Even stupidly leaving the gain maxed out at 49.6dB, it decoded reliably every six seconds despite picking up a whole lot of noise from the digital circuitry on the tuner itself. I’m sure the decoding reliability would have only improved with the gain going down as it would have improved the signal to noise ratio. The frequency was changed to 433.51Mhz to account for the crystal differences.
This is a solid showing for the code – I haven’t touched it, and it runs on virtually everything. CPU utilization was much healthier running on a beefy thing such as a laptop.
This development has just suddenly lead to a thought. As many people are concerned about the advent of wireless smart meters, and the ability of unauthorized people to access the data (and the ability of authorized people to misuse the data), owning and operating a wireless energy monitor like this is actively broadcasting, without protections of any sort, your energy usage to your immediate surroundings!
In fact, running a decoder system like this requires no interaction with an existing system – it does not need to be paired at all. Thus, a system like this could inadvertently reveal when you are home, when you are not, what you are using at a given time. The paranoid would immediately consider this a giant risk, however, I think the risk is still rather small.
This system has no ability to switch my appliances on or off, burn down the house, etc.

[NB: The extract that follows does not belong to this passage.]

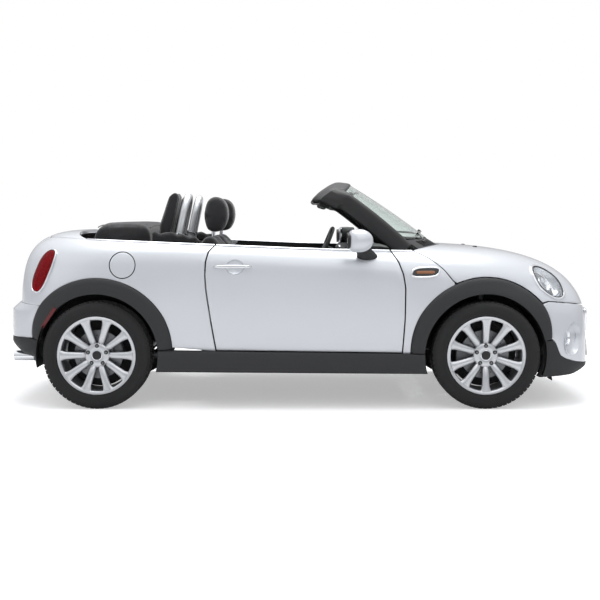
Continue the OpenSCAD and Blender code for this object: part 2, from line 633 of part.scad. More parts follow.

But I suppose one should be aware that with a high gain antenna, it may be possible to receive and decode usage figures from people’s transmitters more than the intended 10-100m range.
It’s best not to just take what you are given and plug it in and hope for the best. I came to the wrong conclusion because I just blindly followed the instructions. Further investigations show that decoding performance can be improved by proper selection of centre demodulation frequency (duh) and improving the antenna itself (double duh). R820T owners rejoice!